Maw writes that “horror invites us to sit with this disgust, this anxiety, and to acknowledge our appetite and refuse to suppress it.” Maw presents a feminist analysis of hungry women in well-known horror movies in a way which both explores and challenges preconceptions about women.

Behind the Horror: True Stories that Inspired Horror Movies

Dr. Lee Miller’s research into the origin stories of movies like The Exorcist and A Nightmare on Elm Street are compiled in this handy book. Miller details the true accounts of disappearances, murders, and hauntings that inspired these hit movies.

Behind the Horror explains the history of the serial killers featured in Silence of the Lambs and takes a good look at the possessions that motivated the making of The Exorcist and The Conjuring 2 .

My Favorite Horror Movie: 48 Essays by Horror Creators on the Film that Shaped Them

Arguably one of the best books to read if you are curious about the makers behind famous horror movies. My Favorite Horror Movie features over 20 essays from filmmakers, actors, set designers, musicians, and more about the dark works that solidified their careers.

The films discussed include It , Halloween , The Shining , and others.

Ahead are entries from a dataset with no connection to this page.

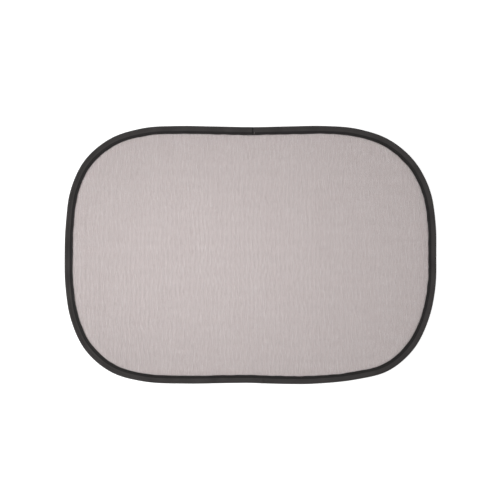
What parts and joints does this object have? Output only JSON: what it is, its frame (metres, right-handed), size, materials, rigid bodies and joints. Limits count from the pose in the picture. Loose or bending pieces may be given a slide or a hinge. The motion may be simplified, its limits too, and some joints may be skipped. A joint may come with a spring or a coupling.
{
  "type": "car side window sunshade",
  "caption": "Pop-up sunshade for a car's side window: a knitted mesh over clear cling film, sewn into a black tape binding round a spring-steel wire hoop.",
  "frame": {"origin": "middle of the outline, on the plane that the back of the rim lies on", "axes": "+X along the length, to the right seen from the front; +Y up the window; +Z out of the front face, away from the glass"},
  "size_m": [0.4401, 0.3057, 0.0041],
  "materials": {
    "mesh_knit": "matte pale grey knitted polyester mesh, fine open holes",
    "clear_film": "clear glossy soft film",
    "spring_steel": "drawn spring wire",
    "binding_tape": "matte woven polyester tape",
    "seam_thread": "twisted polyester thread"
  },
  "bodies": {
    "root": {"mesh_panel": "mesh_knit", "cling_film": "clear_film", "frame_wire": "spring_steel", "wire_sleeve": "spring_steel", "edge_binding": "binding_tape", "needle_thread": "seam_thread", "bobbin_thread": "seam_thread"}
  },
  "joints": []
}
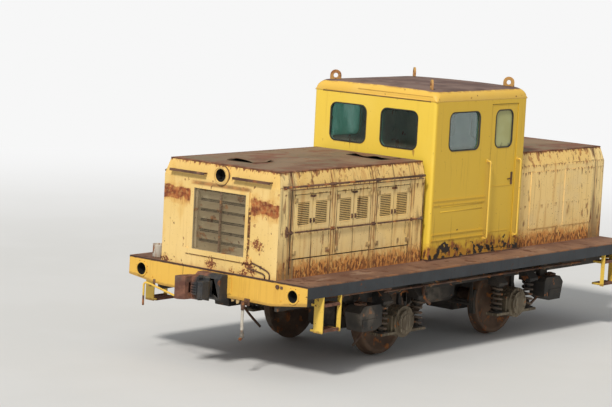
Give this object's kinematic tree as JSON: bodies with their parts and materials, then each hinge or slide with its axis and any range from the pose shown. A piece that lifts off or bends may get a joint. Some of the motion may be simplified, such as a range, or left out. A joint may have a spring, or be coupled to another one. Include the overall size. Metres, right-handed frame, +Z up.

It’s a good book for looking at horror movies from different angles and recognizing the many minds that contributed to these iconic works.

The Art of Horror: An Illustrated History

Yet another great book for establishing a rounded perspective of horror movies, this time in a much more visual way. The Art of Horror sorts through famous illustrations, movie posters, cover art, comics, paintings, photos, and filmmakers since the beginning of horror with Bram Stoker’s Dracula and Mary Shelley’s infamous Frankenstein . Learn about these talented artists, their chilling work, and their impact on the direction of horror.

Wes Craven: Interviews

If you’re trying to hear from the best horror directors themselves, the Wes Craven interviews are a great place to start. Craven is responsible for films like Scream , The Hills Have Eyes , A Nightmare on Elm Street , and The Last House on the Left , and is often considered one of the greatest horror filmmakers of all time.

Related: The Best Scream Queens of All Time, Ranked

Craven established a particular style in his films that changed the way horror movies are made, and this book pulls information from the master himself. Wes Craven: Interviews includes almost 30 interviews with the director ranging from the 1980s until Craven passed away in 2015.

101 Horror Movies You Should See Before You Die

Ever wonder if you’re missing a great horror film from your spooky collection? This is the book for you. 101 Horror Movies You Should See Before You Die covers the absolute essentials of every kind of horror film, from gothic to slasher and international horror classics as well. Horror can take on so many different forms and this book is one of the best for finding horror films you might have missed.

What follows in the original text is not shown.